Of course, we communicate in a number of ways, but most people won’t converse. The ones who watch me type with my mom or dad are baffled. One friend of the family has been watching it for years and just said the other day, “Is she typing on that thing?” We were astounded she had never understood.


My brother talks with his voice, but people don’t listen to him sometimes either because he talks so quietly. I also wish that when I type, people would stop talking to hear what I say. It’s a conversation. The silent ones often have more to say if the NTs would just have patience for those of us who type or who talk quietly. They need to be heard more than those who are always talking. Think about it. They need more respect. They want more respect.
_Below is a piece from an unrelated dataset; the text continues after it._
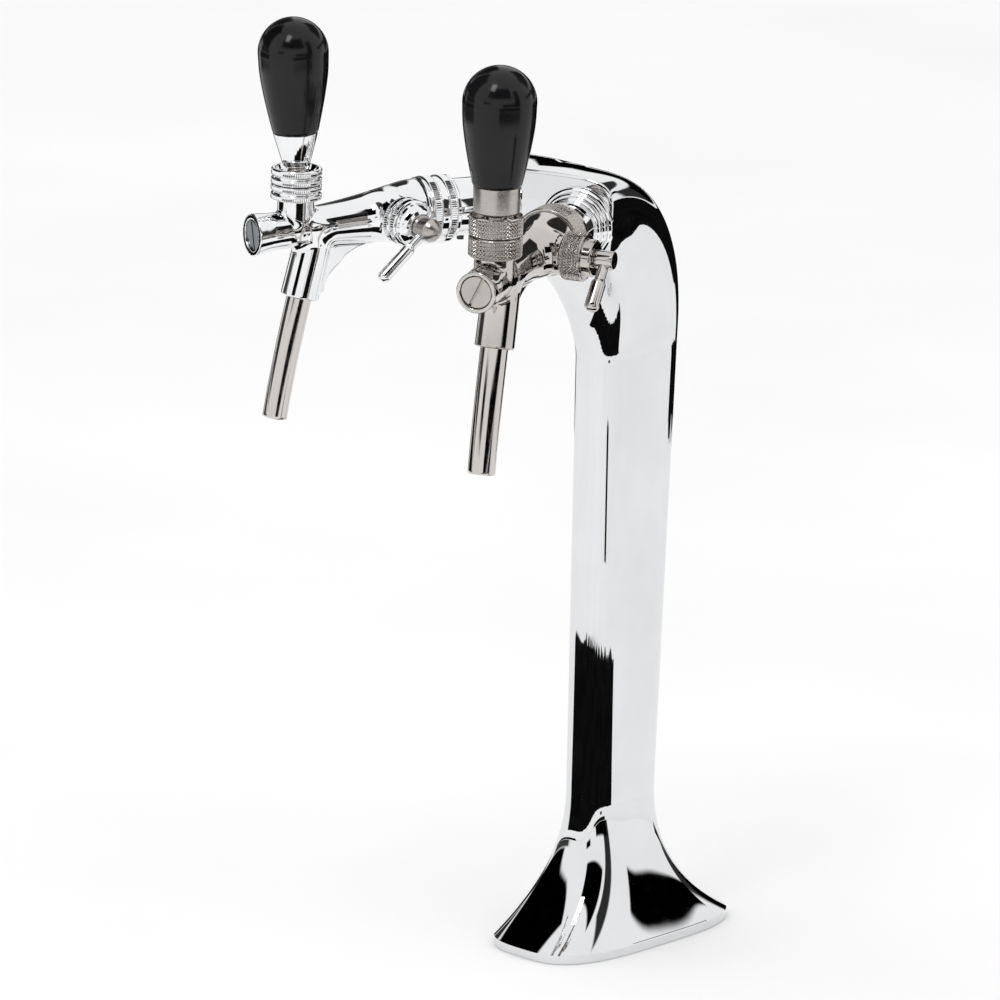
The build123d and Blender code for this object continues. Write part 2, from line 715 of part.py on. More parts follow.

It can’t just be up to our parents to achieve this.


I think that as autistic people we are going to have to demand this respect ourselves. I’m not sure how, but I think if one uses a device or letter board then it helps to pick it up and bring it to people if you can. Since I’ve been doing this, it has validated my communication a great deal. It shows intent, and reminds others that you want to participate.


Others often don’t believe the typing, so it’s embarrassing for the typist. People think, "Hey, she’s not even looking at that letter board. She can’t be really typing.” But my mom says she used to play classical piano and you lose your place if you look at your hands. She also said she used to type 100 words a minute without looking at her fingers. So why can’t I maneuver one finger accurately toward a letter board without looking?


And as for the aspies with occasions that they aren’t heard, they are just going to have to raise their voices like all the NTs do to be heard. It’s often very competitive. Not being heard is the worst isolation of all. In my bro’s case, his piano and his art speak loudly the truth, speak loudly the beauty, speak loudly the argument for humanity. My poems do, too, and my blog helps, but what a delight if ever I could converse regularly with those I love so dearly. I fear they are afraid of me. I’m unpredictable. . . ­ I think even scary sometimes. So, it’s understandable, but so sad.